Henriette Maria Beck

Henriette Maria Beck, geborene Falkenstein, wird am 13. März 1869 in Mannheim geboren. Ab 1887 nimmt sie Gesangsstunden bei der Sopranistin Johanna Jachmann-Wagner, einer Nichte Richard Wagners. 

 

Sie wird 1890 als Sängerin an die Oper in Köln berufen, dem ein weiteres Engagement an das Hoftheater in Dessau folgt. Fortan tritt sie als Konzertsängerin auf. 

 

Im gleichen Jahr heiratet sie den vierzehn Jahre älteren Theaterdirektor und Agenten Hofrat Otto Beck, der 9 Jahre das Münchner Volkstheater leitet.
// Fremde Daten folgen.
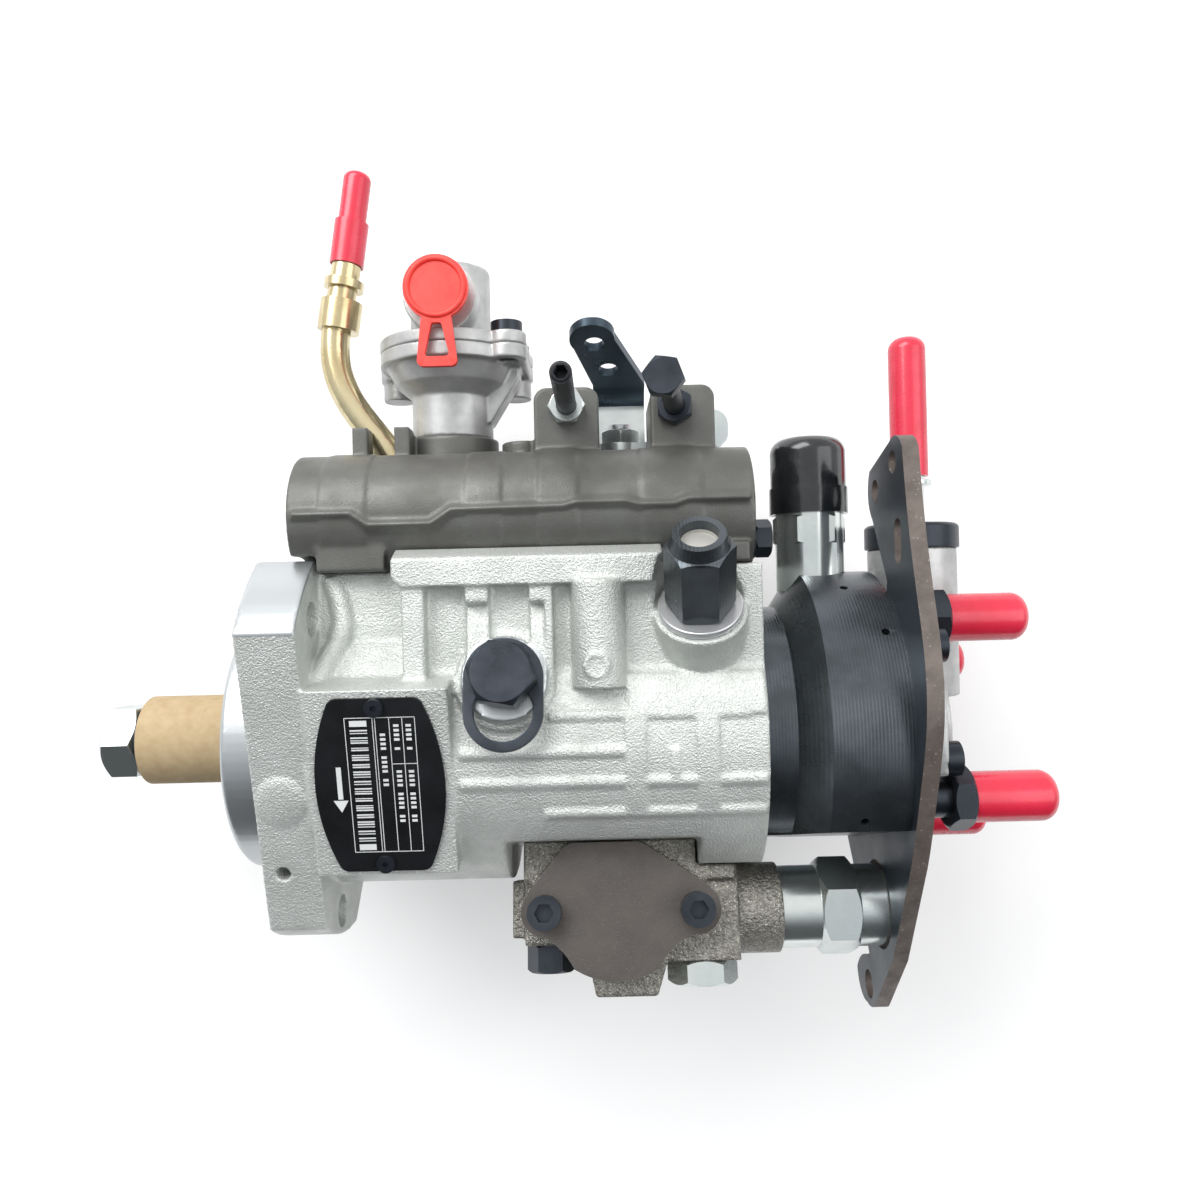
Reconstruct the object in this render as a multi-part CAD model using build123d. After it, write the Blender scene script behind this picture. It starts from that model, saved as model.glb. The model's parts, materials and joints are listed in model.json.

Mit ihrem katholischen Ehemann zieht sie 1914 nach München, dort bezieht das Ehepaar eine repräsentative Wohnung in der  Widenmayerstraße 29. 

 

Während des Ersten Weltkrieges leitet Henriette Maria Beck ein Verwundetenheim und arrangiert zahlreiche wohltätige Morgenaufführungen im Münchner Volkstheater. Sie veranstaltet zudem Aufführungen in Lazaretten und wird für diese Aktivitäten mit dem Ludwigskreuz geehrt.

 

Ihr Ehemann stirbt im Juli 1942,  Ohne den Schutz einer „privilegierten“ Ehe wird sie am 20. April 1943 nach Theresienstadt deportiert, wo sie im Alter von 74 Jahren, am 3. Januar 1945 stirbt.

 

Käthe Starke, eine ehemalige Mitarbeiterin der Lagerbibliothek schreibt über die letzten 8 ½ Monate der Henriette Maria Beck: 

„In diesem Milieu traf ich die heitere Hofrätin Beck aus München. Eine Schülerin der Jachmann-Wagner, als Opern-und Konzertsängerin zu ihrer Zeit gefeiert und im 1. Weltkrieg für Verwundetenbetreuung hoch dekoriert. Jetzt hatte es sie aus ihrer repräsentativen Wohnung in der Widenmayerstraße hierher verschlagen, nachdem ihr Mann, der Theaterdirektor und spätere bekannte Theateragent Hofrat Otto Beck, verstorben war (....) Sie war seit April 1943 im Lager, und sie hatte noch Reserven an Mut. Ihre 74 Jahre sah ihr niemand an. Die warmherzige Fröhlichkeit, ihre Hilfsbereitschaft, waren für ihre Umgebung eine Wohltat.“

 

„Als ich zum ersten Mal wieder im Prominentenhaus arbeitete, verschwand die Hofrätin Beck geheimnisvoll im Keller, um gleich darauf leichtfüßig wiederzukehren. Da – nehmen Sie, flüsterte sie, und aus ihrer blauen hausfraulichen Trägerschürze wechselte ein Häufchen Brennholz in die Tasche meiner Arbeitsschürze über. Tun Sie’s weg, muss nicht jeder sehen - riet sie mir noch. Was sollte ich tun? Die Hofrätin Beck aus der Widenmayerstraße in München, war für mich schleusen gegangen.“

 

„Wenn Avisa für Päckchen verteilt wurden, wartete sie geduldig, dass eins für sie dabei war, aber es kam keins. Sie wurde immer dünner, immer stiller, schließlich konnte sie nicht mehr aufstehen vor Schwäche. Da kam im Winter 44/45 ein Paket. Aus Schweden. Ich weiß nicht von wem, ich weiß auch nicht, ob sie sich darüber noch gefreut hat, aber ich weiß, dass sie die Milchprodukte, die es enthielt, aus denen man ihr einen Pudding bereitet hatte, nicht einmal mehr teelöffelweise zu sich nehmen konnte, der fortgeschrittenen Darmkrankheit wegen, die das letzte Stadium vorm Verhungern ist. […]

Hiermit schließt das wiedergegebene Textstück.